Zinn J’s contribution to this debate was to go back and quote from the explanation for these factors given by Maugham J in IG Farbenindustrie itself [100]. In the passage quoted by Zinn J, Maugham J specifically connected the first and second factors to standard grounds of attack, namely utility and insufficiency. The explanation given by Maugham J for the third factor is somewhat more obscure, and also more controversial, as it was specifically criticized in Dr Reddy’s [2009] EWCA Civ 1362 [39]. I suspect that the third factor was an imperfect attempt to avoid the problem of arbitrary selection, which is properly treated as an aspect of non-obviousness. I might also add that I am not at all convinced that the first and second factors are properly related to utility, as Maugham J indicated. But the important point here is that Maugham J did explain the factors he set out in terms of the traditional grounds of invalidity. As I read it, Maugham J considered these factors to be a helpful way of stating the standard principles in the context of a selection patent, and not as an entirely new ground of attack.

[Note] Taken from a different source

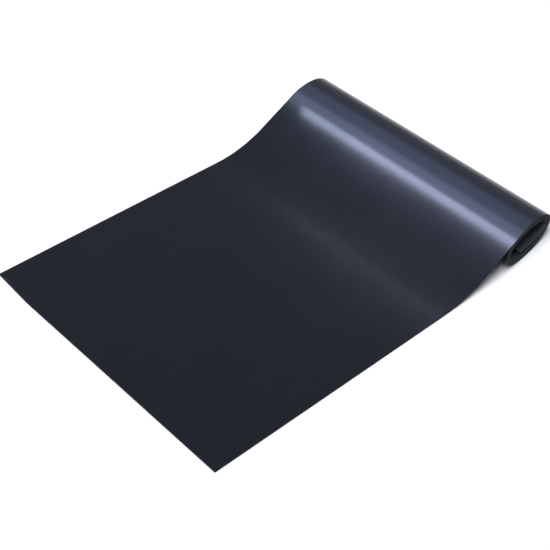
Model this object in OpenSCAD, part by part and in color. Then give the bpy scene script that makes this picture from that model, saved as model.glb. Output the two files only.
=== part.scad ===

I agree therefore, with Zinn J’s observation that for Maugham J, and for Rothstein J in Sanofi referencing Maugham J’s analysis, “a failure to meet his three propositions regarding selection patents does not invalidate the patent; rather its validity is subject to the usual grounds relevant to any patent” [101]. I am very pleased to note that Zinn J also cited my blog post, Time to Relegate IG Farbenindustrie to the Dustbin of History, in which I pointed out that the SCC in Sanofi did not apply the IG Farbenindustrie as an independent ground of invalidity on the facts, but rather relied on the standard grounds of anticipation and obviousness, as Zinn J did in this case. That is why it is significant that Zinn J addressed anticipation and obviousness before turning to the IG Farbenindustrie factors; having decided that the 202 patent was valid on the standard principles, there was no more role for the IG Farbenindustrie factors to play. Out of an abundance of caution, Zinn J nonetheless went on to hold that in any event, the 202 patent met the IG Farbenindustrie test [106]–[108].